Ashok Soota, a pioneer of India's information technology services industry, has headed three outsourcing companies including one of the nation's largest, Wipro Ltd., and taken two of them public.
The second was this week when the initial public offering of his latest startup, Happiest Minds Technologies Ltd., was oversubscribed 151 times. The IPO got bids for 3.51 billion shares versus the 23.3 million on offer, ranking it among India's most successful first-time share sales of this decade.
“The IPO got a boost from the credibility of the founder,” said Abhimanyu Sofat, head of research at IIFL Securities Ltd. in Mumbai. “That added to investor confidence and led to institutional and foreign investors wanting a piece of the pie.”
Happiest Minds, which gets almost all of its revenue from digital services, is one of two IPOs this week to woo Indian investors. An offering from Route Mobile Ltd., a cloud infrastructure provider, was oversubscribed 73 times on the last day of the sale on Friday as the frenzy for technology stocks globally rubs off on even the smallest of companies.

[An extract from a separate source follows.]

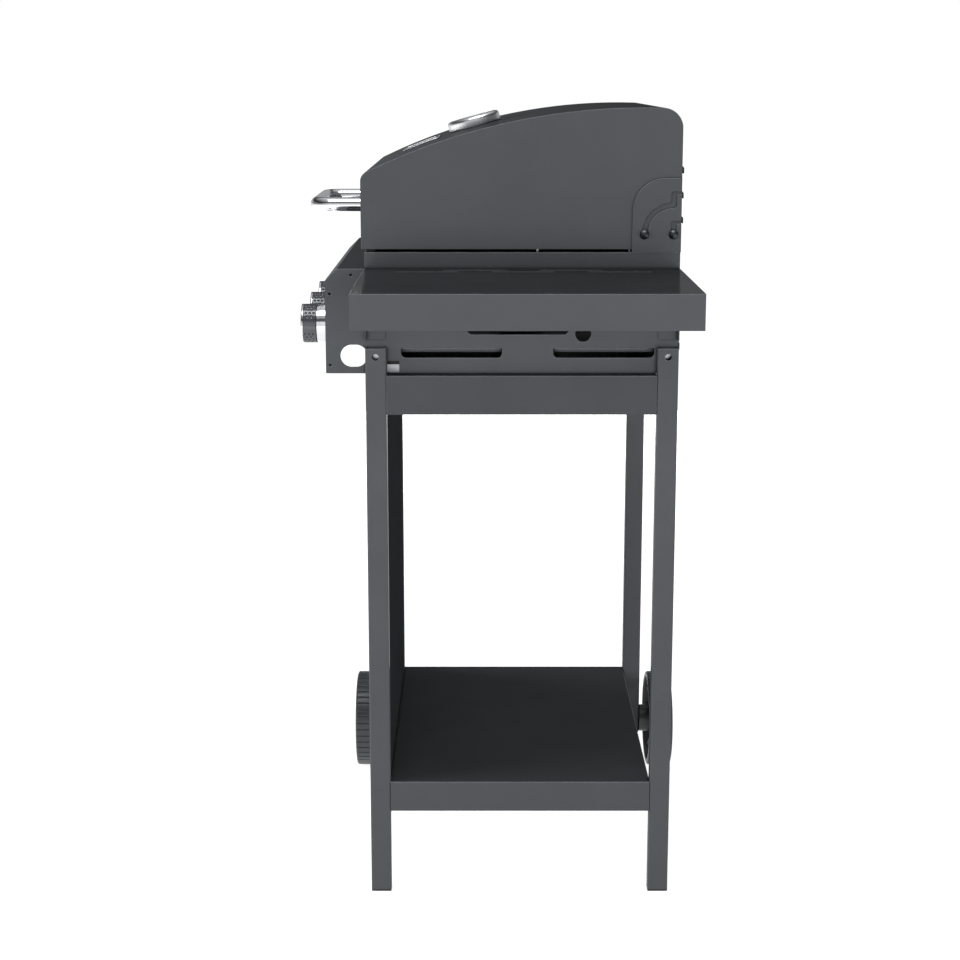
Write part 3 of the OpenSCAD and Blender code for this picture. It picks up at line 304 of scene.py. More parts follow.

The huge demand for both the companies bodes well for India's IPO market, which has seen only two main board offerings in 2020 despite a buoyant stock market. The S&P BSE Sensex is up about 50 per cent from a low in March even as the country saw its worst economic contraction on record in the June quarter and is the new global virus hotspot.
“The oversubscription reflects the premium at which most of the Indian market is priced at,” said Deepak Jasani, head of research at HDFC Securities Ltd. “The Happiest Minds IPO pricing was quite reasonable and left something on the table for investors.”
The Happiest Minds' shares were sold in a price range of Rs 165-166 ($2.3) apiece. Mr Soota raised Rs 140 crore by selling part of his stake. The sale closed Wednesday and the shares are likely to begin trading next week.
Mr Soota, 77, founded the Bengaluru-based startup in 2011. The venture followed an acrimonious parting with the co-founders at his previous startup Mindtree Ltd., which he had taken public in March 2007. That IPO was oversubscribed more than 100 times.
Happiest Minds expects to expand at an annualized rate of 20 per cent, almost double the industry growth rate, Mr Soota told BloombergQuint on September 7. The company gets 97 per cent of its revenue from digital services, compared with 30-50 per cent for its local peers, according to a report by Motilal Oswal Securities Ltd.
Mr Soota declined to comment to queries from Bloomberg News, citing compliance requirements.